The aircraft is running more than a year behind schedule, and has gone way over budget.

Pat Shanahan, vice president of airplane programs and general manager of the company's Commercial Airplanes unit, has replaced Mo Yahyavi, who took over the 747-8 program only in February 2009 but has now been given an unspecified “special assignment”.

Four 747-8 freighters are going through flight tests. The official line is that launch customers Cargolux and Nippon Cargo Airlines will receive their first aircaft later this year, but with only 700 flight test hours completed, the 747-8F still has a long way to go. Analyst Gerson Lehrman Group (GLG) said it believed the carriers were “in for an extended wait” and that first deliveries would not now be made until early 2011.
The aircraft has suffered a number of setbacks since its maiden flight last February. Some 18 feet longer than the 747-400, it incorporate much changed technology, including a new wing design, new engines and avionics, and increased use of composites in its construction.

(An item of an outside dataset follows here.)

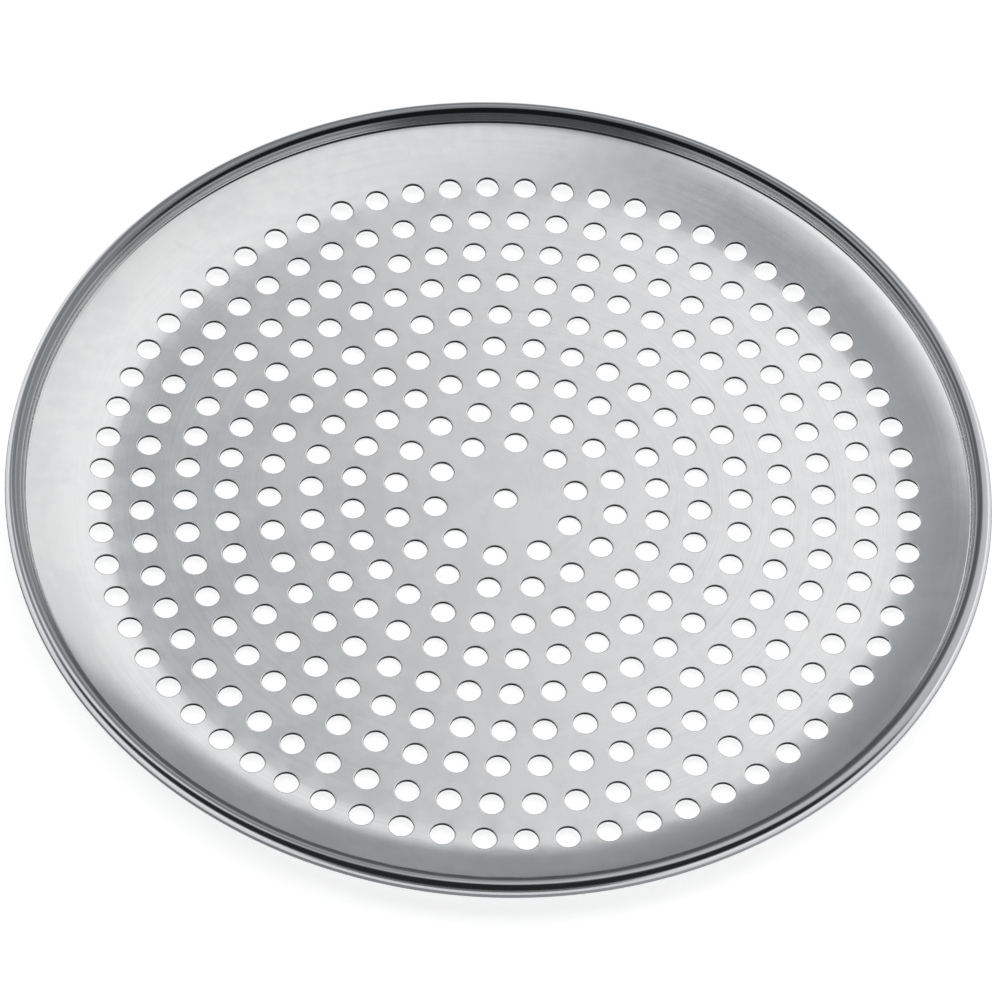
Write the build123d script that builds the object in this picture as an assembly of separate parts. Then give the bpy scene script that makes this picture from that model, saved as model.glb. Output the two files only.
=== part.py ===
from build123d import *
import math
import os

# Perforated pizza pan. Millimetres, +Z up, origin at the middle of the underside.
# One pressed sheet makes the flat floor, the border that slopes up round it, the cove, the low wall and the
# rolled rim.
# A steel rod runs inside the roll and stiffens it.

# Overall sizes
pan_diameter = 330.0
pan_height = 12.7

# Pressed sheet
sheet_thickness = 1.0
border_width = 22.1      # of the sloping border and its cove, from the flat floor to the wall
border_slope_degrees = 19.5
border_bend_radius = 15.0  # inside radius where the floor turns up into the border
cove_radius = 1.5        # inside radius between the border and the wall
roll_diameter = 6.5      # outside of the rolled rim
curl_end_gap = 0.25      # between the cut edge of the curl and the wall

# Steel rod inside the roll
rod_clearance = 0.1      # between the rod and the sheet wrapped round it
rod_end_gap = 1.5        # between the two ends of the bent rod

# Punched field of round holes
hole_diameter = 8.0
edge_margin = 0.7        # from the outermost ring of hole centres to the end of the flat floor
field_offset_x = 2.2     # the whole field was punched slightly off the centre of the pan
field_offset_y = -4.65
outer_ring_shift_y = 0.65  # the outermost ring, a separate hit, sits a little off the others
ring_radius_shares = (0.176, 0.274, 0.379, 0.481, 0.583, 0.689, 0.790, 0.896, 1.0)
ring_hole_counts = (10, 16, 24, 30, 36, 44, 50, 56, 64)
ring_start_degrees = (12.7, 17.0, 9.6, 0.5, 4.5, 2.7, 5.4, 1.0, 0.2)

# Cuts run this far past the faces that they open
overrun = 1.0

# Worked out from the sizes above
roll_radius = roll_diameter / 2
roll_centre_radius = pan_diameter / 2 - roll_radius
roll_centre_height = pan_height - roll_radius
bore_radius = roll_radius - sheet_thickness
wall_inside_radius = roll_centre_radius - roll_radius
wall_outside_radius = wall_inside_radius + sheet_thickness
flat_radius = wall_inside_radius - border_width
outer_ring_radius = flat_radius - edge_margin
rod_radius = bore_radius - rod_clearance


def on_circle(centre, radius, degrees):
    """A point on a circle in the section plane."""
    angle = math.radians(degrees)
    return (centre[0] + radius * math.cos(angle), centre[1] + radius * math.sin(angle))


def sheet_section():
    """Half of the sheet's cross-section, from the pan's axis to the end of the curl."""
    slope = border_slope_degrees
    rise_per_run = math.tan(math.radians(slope))
    bend_centre = (flat_radius, sheet_thickness + border_bend_radius)
    roll_centre = (roll_centre_radius, roll_centre_height)
    # On the upper face the border leaves its bend and meets the cove at the same slope
    border_start = on_circle(bend_centre, border_bend_radius, slope - 90)
    cove_centre_radius = wall_inside_radius - cove_radius
    border_end_radius = cove_centre_radius + cove_radius * math.sin(math.radians(slope))
    border_end_height = border_start[1] + (border_end_radius - border_start[0]) * rise_per_run
    cove_centre_height = border_end_height + cove_radius * math.cos(math.radians(slope))
    cove_centre = (cove_centre_radius, cove_centre_height)
    cove_outside = cove_radius + sheet_thickness
    # The curl starts at the wall, goes over the top and stops just before it meets the wall again
    curl_start = 180
    curl_end = math.degrees(math.acos((bore_radius - curl_end_gap) / roll_radius)) - curl_start
    curl_middle = (curl_start + curl_end) / 2
    with BuildSketch(Plane.XZ) as section:
        with BuildLine():
            # Underside, outside of the wall and inside of the roll
            Line((0, 0), (flat_radius, 0))
            ThreePointArc(
                (flat_radius, 0),
                on_circle(bend_centre, border_bend_radius + sheet_thickness, slope / 2 - 90),
                on_circle(bend_centre, border_bend_radius + sheet_thickness, slope - 90),
            )
            Line(
                on_circle(bend_centre, border_bend_radius + sheet_thickness, slope - 90),
                on_circle(cove_centre, cove_outside, slope - 90),
            )
            ThreePointArc(
                on_circle(cove_centre, cove_outside, slope - 90),
                on_circle(cove_centre, cove_outside, (slope - 90) / 2),
                (wall_outside_radius, cove_centre_height),
            )
            Line((wall_outside_radius, cove_centre_height), (wall_outside_radius, roll_centre_height))
            ThreePointArc(
                (wall_outside_radius, roll_centre_height),
                on_circle(roll_centre, bore_radius, curl_middle),
                on_circle(roll_centre, bore_radius, curl_end),
            )
            Line(
                on_circle(roll_centre, bore_radius, curl_end),
                on_circle(roll_centre, roll_radius, curl_end),
            )
            # Outside of the roll, inside of the wall and upper face
            ThreePointArc(
                on_circle(roll_centre, roll_radius, curl_end),
                on_circle(roll_centre, roll_radius, curl_middle),
                (wall_inside_radius, roll_centre_height),
            )
            Line((wall_inside_radius, roll_centre_height), (wall_inside_radius, cove_centre_height))
            ThreePointArc(
                (wall_inside_radius, cove_centre_height),
                on_circle(cove_centre, cove_radius, (slope - 90) / 2),
                on_circle(cove_centre, cove_radius, slope - 90),
            )
            Line(on_circle(cove_centre, cove_radius, slope - 90), border_start)
            ThreePointArc(
                border_start,
                on_circle(bend_centre, border_bend_radius, slope / 2 - 90),
                (flat_radius, sheet_thickness),
            )
            Line((flat_radius, sheet_thickness), (0, sheet_thickness))
            Line((0, sheet_thickness), (0, 0))
        make_face()
    return section.sketch


def hole_field():
    """Cutters for the centre hole and the rings of holes round it."""
    depth = pan_height + 2 * overrun
    middle = Location((field_offset_x, field_offset_y, -overrun))
    ring_radii = [share * outer_ring_radius for share in ring_radius_shares]
    with BuildPart() as cutters:
        with BuildSketch(middle):
            Circle(hole_diameter / 2)
            for radius, count, start in zip(ring_radii, ring_hole_counts, ring_start_degrees):
                shift_y = outer_ring_shift_y if radius == max(ring_radii) else 0
                with Locations((0, shift_y)):
                    with PolarLocations(radius, count, start_angle=start):
                        Circle(hole_diameter / 2)
        extrude(amount=depth)
    return cutters.part


def perforated_pan():
    """The sheet: floor, cove, wall and rolled rim in one pressing, then punched."""
    pressing = revolve(sheet_section(), axis=Axis.Z)
    return pressing - hole_field()


def rim_rod():
    """A round rod bent into a ring, whose ends stop just short of each other."""
    gap_degrees = math.degrees(rod_end_gap / roll_centre_radius)
    start_plane = Plane.XZ.rotated((0, 0, 90 + gap_degrees / 2))
    section = start_plane * Pos(roll_centre_radius, roll_centre_height) * Circle(rod_radius)
    return revolve(section, axis=Axis.Z, revolution_arc=360 - gap_degrees)


nodes = {
    "perforated_pan": perforated_pan(),
    "rim_rod": rim_rod(),
}

os.makedirs("parts", exist_ok=True)
for name, shape in nodes.items():
    export_step(shape, f"parts/{name}.step")
    print(name, round(shape.volume, 1), shape.bounding_box())
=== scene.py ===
import math

import bpy
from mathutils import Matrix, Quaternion, Vector


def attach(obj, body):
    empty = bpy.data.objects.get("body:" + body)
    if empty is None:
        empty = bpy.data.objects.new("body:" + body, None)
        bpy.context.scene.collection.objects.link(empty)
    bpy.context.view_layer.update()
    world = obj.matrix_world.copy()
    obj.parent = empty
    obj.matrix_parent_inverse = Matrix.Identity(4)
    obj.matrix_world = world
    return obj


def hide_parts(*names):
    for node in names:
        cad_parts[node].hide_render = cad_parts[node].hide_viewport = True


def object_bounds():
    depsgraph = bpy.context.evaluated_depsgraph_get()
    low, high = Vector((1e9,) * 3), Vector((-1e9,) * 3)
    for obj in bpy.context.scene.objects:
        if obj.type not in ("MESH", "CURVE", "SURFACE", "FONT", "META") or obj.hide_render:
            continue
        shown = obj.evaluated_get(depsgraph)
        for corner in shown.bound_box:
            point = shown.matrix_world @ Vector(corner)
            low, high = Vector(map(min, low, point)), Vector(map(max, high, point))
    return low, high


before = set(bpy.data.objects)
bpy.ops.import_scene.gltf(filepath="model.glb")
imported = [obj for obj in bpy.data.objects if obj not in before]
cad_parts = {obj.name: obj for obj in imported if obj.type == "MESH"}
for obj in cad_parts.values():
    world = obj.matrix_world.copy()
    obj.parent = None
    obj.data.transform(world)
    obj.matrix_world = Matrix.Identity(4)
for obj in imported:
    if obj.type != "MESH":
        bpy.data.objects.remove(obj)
cad_low, cad_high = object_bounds()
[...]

Changing the chain of command “doesn’t change the events on the ground,” GLG said. Although the 747-8 should have been a “much less technically challenging program” than the 787, which is experiencing an even longer overrun, the analyst said the 747-8 had not been allocated the resources required to deal fast enough with issues such as fuselage flutter and landing gear door buffeting.
The 747-8 freighter has attracted 76 orders against just 32 for the passenger version. It has been almost three years since Boeing announced any new orders for the freighter.
GLG suggested this was because freight yields had yet to climb back to their pre-2007 levels, even in the resurgent Asia-Pacific markets. The analyst acknowledged that the performance benefits of the 747-8F “will not be matched for at least the next 15 years by anything comparable in size”, but commented that the 777F had given operators “a more flexible airplane to deploy when traffic is down yet still benefit from big cuts in fuel burn and trip cost”.